::: STORED RECORDS

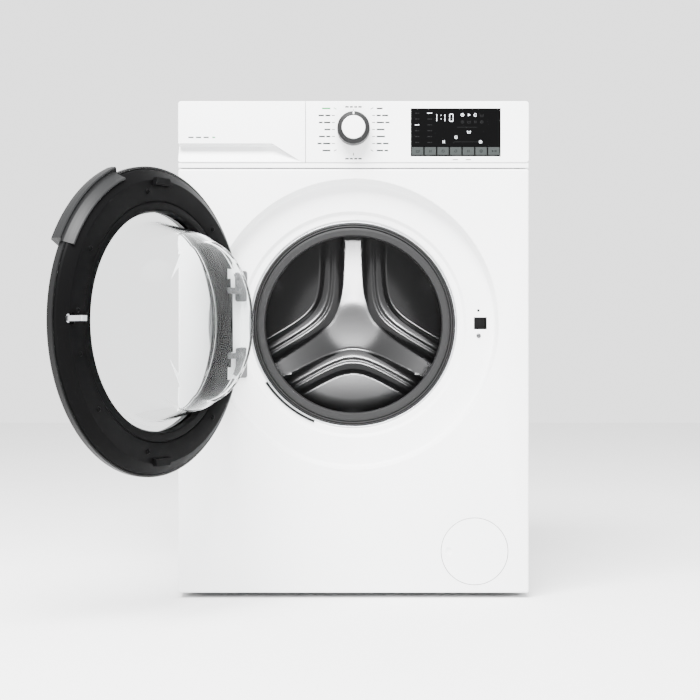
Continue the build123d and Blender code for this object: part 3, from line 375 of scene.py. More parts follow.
def place(
    name: str,
    points: Array,
    faces: Array,
    finish: Finish,
    body: str,
    replaces: Sequence[str] = (),
    uv: Array | None = None,
) -> bpy.types.Object:
    """Make a piece from arrays and let it ride on a body.

    Args:
        name: the piece's name.
        points: (n, 3) array of places in the row frame.
        faces: (m, 4) or (m, 3) array of corners.
        finish: what it is made of.
        body: the CAD body that carries it.
        replaces: CAD nodes that it stands for.
        uv: (n, 2) array, one place in the UV map for each point.

    Returns:
        The new object.
    """
    mesh = bpy.data.meshes.new(name)
    mesh.from_pydata(points.reshape(-1, 3).tolist(), [], faces.tolist())
    if uv is not None:
        layer = mesh.uv_layers.new(name="UVMap")
        corners = np.array([loop.vertex_index for loop in mesh.loops])
        layer.data.foreach_set("uv", uv[corners].astype(np.float32).ravel())
    piece = finish_mesh(name, mesh, finish)
    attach(piece, body)
    if replaces:
        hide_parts(*replaces)
    return piece


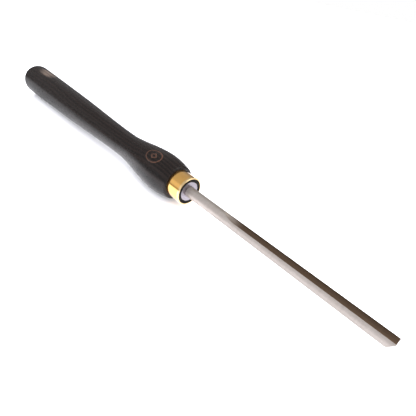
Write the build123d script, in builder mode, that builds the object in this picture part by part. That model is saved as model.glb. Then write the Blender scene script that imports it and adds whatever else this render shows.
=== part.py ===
from build123d import *
from build123d.topology import SkipClean
from math import radians, tan
import os

# A woodturning gouge: a long ebonised handle, a brass ferrule, a steel socket glued into the
# handle, and a fluted bar whose tang slides into the socket under two grub screws.
# +X runs along the tool towards the cutting edge and +Z is up. The tool lies on the plane z = 0,
# with the origin below the middle of its length. Stations along the tool are counted from the
# ferrule's front rim: positive on the bar's side, negative along the handle.

# ---- Driving dimensions, millimetres and degrees ----
handle_length = 332.0          # butt to the ferrule's front rim
bar_reach = 190.0              # ferrule's front rim to the cutting edge

# Handle
swell_radius = 19.5
swell_at = 39.0                # behind the rim
neck_radius = 13.25
neck_at = 102.0                # behind the rim
lower_grip_radius = 15.45      # a third of the way from the neck to the butt
upper_grip_radius = 17.4       # two thirds of the way
butt_radius = 18.8
butt_round = 5.0
butt_crown = 0.8               # how far the butt's face bulges
grip_taper = 0.012             # slope of the grip at the butt
shoulder_step = 2.7            # the swell's front shoulder stands this far above the ferrule
shoulder_round = 2.2

# Ferrule
ferrule_length = 15.5
ferrule_radius = 13.5
ferrule_wall = 1.05
ferrule_rim_round = 0.45
tenon_recess = 0.7             # the tenon's end lies this far behind the rim

# Socket
socket_radius = 9.5
socket_floor = 5.0
socket_edge = 0.35
socket_mouth = 0.3
glue_grooves = 3
glue_groove_width = 1.6
glue_groove_depth = 0.5
glue_groove_pitch = 10.0

# Bar
bar_radius = 5.0
tang_step = 1.0                # the shoulder that stops the bar against the socket
tang_length = 52.0
flat_depth = 0.5               # of the flat on the tang that the grub screws bear on
tang_lead = 0.8
flute_radius = 3.5             # the flute is a half round
flute_from = 44.0              # where the run-out starts in the bar's surface
flute_runout = 18.0            # length of the run-out up to full depth
runout_sweep = 60.0            # degrees of arc that the cutter rises through
bevel_angle = 45.0             # between the bevel and the flute's floor

# Grub screws
screw_radius = 2.5
screw_sink = 0.4               # below the ferrule's surface
screw_hex = 2.5                # across the flats of the key socket
screw_hex_depth = 2.6
screw_crown = 0.35

# ---- Clearances ----
tang_clearance = 0.05          # radial, tang in socket
tang_end_gap = 1.0             # tang's end to the socket's floor
thread_clearance = 0.05        # radial, screw in socket
screw_way = 0.25               # radial, screw in ferrule and tenon
screw_tip_gap = 0.05           # screw's point to the tang's flat

# ---- Sizes that follow ----
rim_x = (handle_length - bar_reach) / 2
shoulder_radius = ferrule_radius + shoulder_step
tang_radius = bar_radius - tang_step
tang_flat = tang_radius - flat_depth                         # tang's axis to its flat
tenon_radius = ferrule_radius - ferrule_wall
socket_bore_radius = tang_radius + tang_clearance
socket_bore_depth = tang_length + tang_end_gap
socket_length = socket_bore_depth + socket_floor
screw_stations = (-ferrule_length / 4, -ferrule_length * 3 / 4)
screw_head_at = ferrule_radius - screw_sink
butt_dish_radius = (butt_radius**2 + butt_crown**2) / (2 * butt_crown)
screw_length = screw_head_at - tang_flat - screw_tip_gap
hole_reach = ferrule_radius + ferrule_wall                   # past the ferrule's outside

rim_centre = Vector(rim_x, 0, swell_radius)
tool_axis = Axis(rim_centre, (1, 0, 0))
profile_plane = Plane(rim_centre, x_dir=(1, 0, 0), z_dir=(0, -1, 0))   # local x along the tool, y up
screw_plane = Plane(rim_centre, x_dir=(1, 0, 0), z_dir=(0, 0, -1))     # local x along the tool, z down


def cross_plane(station):
    """A plane across the tool at a station, its local x pointing up."""
    return Plane(rim_centre + Vector(station, 0, 0), x_dir=(0, 0, 1), z_dir=(1, 0, 0))


def finish(piece, name):
    """Label a finished piece and write its STEP file."""
    piece.part.label = name
    export_step(piece.part, f"parts/{name}.step")
    print(f"{name}: {piece.part.volume:.1f} mm3")


def screw_circles(radius):
    """Sketch a circle on the tool's axis at each grub screw, facing down."""
    with BuildSketch(screw_plane) as circles:
        with Locations(*[(station, 0) for station in screw_stations]):
            Circle(radius)
    return circles.sketch


os.makedirs("parts", exist_ok=True)

# ---- Handle: one turning, with the tenon at its front and the bore for the socket ----
butt_corner = (-handle_length + butt_crown, butt_radius)
shoulder_corner = (-ferrule_length, shoulder_radius)
grip_third = (handle_length - butt_crown - neck_at) / 3
waist_third = (neck_at - swell_at) / 3
nose_middle = -(swell_at + ferrule_length) / 2
with BuildPart() as handle:
    with BuildSketch(profile_plane) as half_turning:
        with BuildLine():
            butt = RadiusArc((-handle_length, 0), butt_corner, butt_dish_radius)
            grip = Spline(
                butt @ 1,
                (-neck_at - 2 * grip_third, upper_grip_radius),
                (-neck_at - grip_third, lower_grip_radius),
                (-neck_at, neck_radius),
                tangents=[(1, -grip_taper), (1, 0)],
            )
            rise = Bezier(
                grip @ 1,
                (-neck_at + waist_third, neck_radius),
                (-swell_at - waist_third, swell_radius),
                (-swell_at, swell_radius),
            )
            nose = Bezier(rise @ 1, (nose_middle, swell_radius), shoulder_corner)
            Polyline(
                shoulder_corner,
                (-ferrule_length, tenon_radius),
                (-tenon_recess, tenon_radius),
                (-tenon_recess, socket_radius),
                (-socket_length, socket_radius),
                (-socket_length, 0),
                (-handle_length, 0),
            )
        make_face()
        for corner, rounding in ((butt_corner, butt_round), (shoulder_corner, shoulder_round)):
            fillet(half_turning.vertices().sort_by_distance(corner)[0], rounding)
    revolve(axis=tool_axis)
    extrude(screw_circles(screw_radius + screw_way), amount=hole_reach, mode=Mode.SUBTRACT)
finish(handle, "handle")

# ---- Ferrule: a brass tube pressed over the tenon, its front rim rounded over ----
with BuildPart() as ferrule:
    with BuildSketch(Plane(rim_centre, z_dir=(-1, 0, 0))):
        Circle(ferrule_radius)
        Circle(tenon_radius, mode=Mode.SUBTRACT)
    extrude(amount=ferrule_length)
    rim = ferrule.faces().sort_by(Axis.X)[-1]
    fillet(rim.edges().sort_by(SortBy.RADIUS)[-1], ferrule_rim_round)
    extrude(screw_circles(screw_radius + screw_way), amount=hole_reach, mode=Mode.SUBTRACT)
finish(ferrule, "ferrule")

# ---- Socket: a steel bush with a blind bore, and grooves round it that hold the glue ----
with BuildPart() as socket:
    with BuildSketch(Plane(rim_centre, z_dir=(-1, 0, 0))):
        Circle(socket_radius)
    extrude(amount=socket_length)
    chamfer(socket.edges().filter_by(GeomType.CIRCLE), socket_edge)
    with BuildSketch(Plane(rim_centre, z_dir=(-1, 0, 0))):
        Circle(socket_bore_radius)
    extrude(amount=socket_bore_depth, mode=Mode.SUBTRACT)
    mouth = socket.faces().sort_by(Axis.X)[-1]
    chamfer(mouth.edges().sort_by(SortBy.RADIUS)[0], socket_mouth)
    first_groove = -socket_length + glue_groove_pitch
    with BuildSketch(profile_plane):
        with Locations(*[
            (first_groove + glue_groove_pitch * n, socket_radius) for n in range(glue_grooves)
        ]):
            Rectangle(glue_groove_width, 2 * glue_groove_depth)
    revolve(axis=tool_axis, mode=Mode.SUBTRACT)
    extrude(screw_circles(screw_radius + thread_clearance), amount=hole_reach, mode=Mode.SUBTRACT)
finish(socket, "socket")

# ---- Bar: the round shank, the fluted length in front of it and the tang behind it ----
flute_full_at = flute_from + flute_runout
flute_axis_height = (bar_radius**2 - flute_radius**2) ** 0.5     # so the flute's edges lie on the bar
flute_depth = bar_radius - flute_axis_height + flute_radius
floor_runout_radius = (flute_runout**2 + flute_depth**2) / (2 * flute_depth)
bevel_clear = 2 * bar_radius + flute_radius                      # outside the bar, from the flute's axis
bevel_length = (bevel_clear - flute_radius) / tan(radians(bevel_angle))
flute_axis = Axis(rim_centre + Vector(0, 0, flute_axis_height), (1, 0, 0))
with BuildPart() as bar:
    # The round shank, as far as the end of the flute's run-out
    with BuildSketch(cross_plane(0)):
        Circle(bar_radius)
    extrude(amount=flute_full_at)
    # The tang is turned down, so that the bar's shoulder stops against the socket's face.
    with BuildSketch(profile_plane):
        with BuildLine():
            Polyline(
                (0, 0),
                (0, tang_radius),
                (-tang_length + tang_lead, tang_radius),
                (-tang_length, tang_radius - tang_lead),
                (-tang_length, 0),
                close=True,
            )
        make_face()
    revolve(axis=tool_axis)
    # The grub screws bear on a flat that runs the whole length of the tang.
    with BuildSketch(screw_plane.offset(tang_flat)):
        with Locations((-tang_length / 2, 0)):
            Rectangle(tang_length, 2 * tang_radius)
    extrude(amount=flat_depth, mode=Mode.SUBTRACT)
    # The fluted length stays a face of its own, beside the shank's full circle.
    with SkipClean():
        with BuildSketch(cross_plane(flute_full_at)):
            Circle(bar_radius)
        extrude(amount=bar_reach - flute_full_at)
        # The bevel is a cone about the flute's centre line, so the cutting edge lies square across.
        with BuildSketch(profile_plane):
            with BuildLine():
                Polyline(
                    (bar_reach, flute_axis_height + flute_radius),
                    (bar_reach, flute_axis_height + bevel_clear),
                    (bar_reach - bevel_length, flute_axis_height + bevel_clear),
                    close=True,
                )
            make_face()
        revolve(axis=flute_axis, mode=Mode.SUBTRACT)
        # A round cutter follows the flute's centre line and rises along an arc at the run-out.
        with BuildLine(profile_plane) as cutter_path:
            floor_line = Line((bar_reach + bar_radius, flute_axis_height), (flute_full_at, flute_axis_height))
            JernArc(floor_line @ 1, floor_line % 1, floor_runout_radius - flute_radius, -runout_sweep)
        with BuildSketch(Plane(cutter_path.line @ 0, z_dir=(-1, 0, 0))):
            Circle(flute_radius)
        sweep(path=cutter_path.line, mode=Mode.SUBTRACT)
finish(bar, "bar")

# ---- Grub screws: hexagon key socket outside, cup point on the tang's flat ----
for place, station in zip(("front", "rear"), screw_stations):
    with BuildPart() as grub_screw:
        with BuildSketch(screw_plane.offset(screw_head_at)):
            with Locations((station, 0)):
                Circle(screw_radius)
        extrude(amount=-screw_length)
        chamfer(grub_screw.edges().filter_by(GeomType.CIRCLE), screw_crown)
        with BuildSketch(screw_plane.offset(screw_head_at)):
            with Locations((station, 0)):
                RegularPolygon(screw_hex / 2, 6, major_radius=False)
        extrude(amount=-screw_hex_depth, mode=Mode.SUBTRACT)
    finish(grub_screw, f"{place}_grub_screw")
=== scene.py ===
import logging
from dataclasses import dataclass
from enum import Enum
from math import pi, radians, sin
from typing import NamedTuple, Sequence

import bpy
from mathutils import Matrix, Vector


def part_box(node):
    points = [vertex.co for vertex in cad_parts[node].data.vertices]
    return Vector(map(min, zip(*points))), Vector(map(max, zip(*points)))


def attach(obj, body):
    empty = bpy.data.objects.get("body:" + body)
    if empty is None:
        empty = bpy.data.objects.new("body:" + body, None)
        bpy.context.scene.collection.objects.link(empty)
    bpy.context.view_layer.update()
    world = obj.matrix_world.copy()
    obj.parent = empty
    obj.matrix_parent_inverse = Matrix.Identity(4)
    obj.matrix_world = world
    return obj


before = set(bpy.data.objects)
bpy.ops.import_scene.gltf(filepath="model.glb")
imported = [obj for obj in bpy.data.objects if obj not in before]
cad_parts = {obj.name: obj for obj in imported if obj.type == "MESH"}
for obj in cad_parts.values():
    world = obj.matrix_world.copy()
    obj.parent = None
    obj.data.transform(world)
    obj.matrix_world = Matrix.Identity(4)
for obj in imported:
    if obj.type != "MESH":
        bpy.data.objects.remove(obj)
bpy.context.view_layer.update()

log = logging.getLogger("woodturning_gouge")

Colour = tuple[float, float, float]
Node, Tree, Socket = bpy.types.Node, bpy.types.NodeTree, bpy.types.NodeSocket
Material, Piece = bpy.types.Material, bpy.types.Object


# ---- Where the tool's parts lie ----

@dataclass(frozen=True)
class ToolLines:
    """The stations and heights that the finishes and the new pieces are set out from, in metres.

    Args:
        butt_x: The butt's end face.
        rim_x: The ferrule's front rim.
        collar_x: The ferrule's back end, where the wood's shoulder meets it.
        axis_z: Height of the tool's axis.
        bar_radius: Radius of the bar.
        swell_radius: Largest radius of the handle.
    """

    butt_x: float
    rim_x: float
    collar_x: float
    axis_z: float
    bar_radius: float
    swell_radius: float

    @classmethod
    def from_frame(cls) -> "ToolLines":
        """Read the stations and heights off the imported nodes' boxes.

        Returns:
            The tool's lines.
        """
        handle_low, handle_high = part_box("handle")
        ferrule_low, ferrule_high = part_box("ferrule")
        bar_low, bar_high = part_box("bar")
        return cls(
            butt_x=handle_low.x,
            rim_x=ferrule_high.x,
            collar_x=ferrule_low.x,
            axis_z=(handle_low.z + handle_high.z) / 2,
            bar_radius=(bar_high.y - bar_low.y) / 2,
            swell_radius=(handle_high.z - handle_low.z) / 2,
        )


# ---- Helpers for shader trees ----

class Fade(NamedTuple):
    """A smooth change from one value to another.

    Args:
        start: Where the change starts.
        end: Where it ends.
        low: The value at the start.
        high: The value at the end.
    """

    start: float
    end: float
    low: float = 0.0
    high: float = 1.0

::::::

**SET PROBLEM**
The line containing "# ---- Grub screws: hexagon" opens the part, and the line containing "if empty is" closes it. Output that part exactly, with both, and only that.

**CORRECT RESPONSE**
# ---- Grub screws: hexagon key socket outside, cup point on the tang's flat ----
for place, station in zip(("front", "rear"), screw_stations):
    with BuildPart() as grub_screw:
        with BuildSketch(screw_plane.offset(screw_head_at)):
            with Locations((station, 0)):
                Circle(screw_radius)
        extrude(amount=-screw_length)
        chamfer(grub_screw.edges().filter_by(GeomType.CIRCLE), screw_crown)
        with BuildSketch(screw_plane.offset(screw_head_at)):
            with Locations((station, 0)):
                RegularPolygon(screw_hex / 2, 6, major_radius=False)
        extrude(amount=-screw_hex_depth, mode=Mode.SUBTRACT)
    finish(grub_screw, f"{place}_grub_screw")
=== scene.py ===
import logging
from dataclasses import dataclass
from enum import Enum
from math import pi, radians, sin
from typing import NamedTuple, Sequence

import bpy
from mathutils import Matrix, Vector


def part_box(node):
    points = [vertex.co for vertex in cad_parts[node].data.vertices]
    return Vector(map(min, zip(*points))), Vector(map(max, zip(*points)))


def attach(obj, body):
    empty = bpy.data.objects.get("body:" + body)
    if empty is None:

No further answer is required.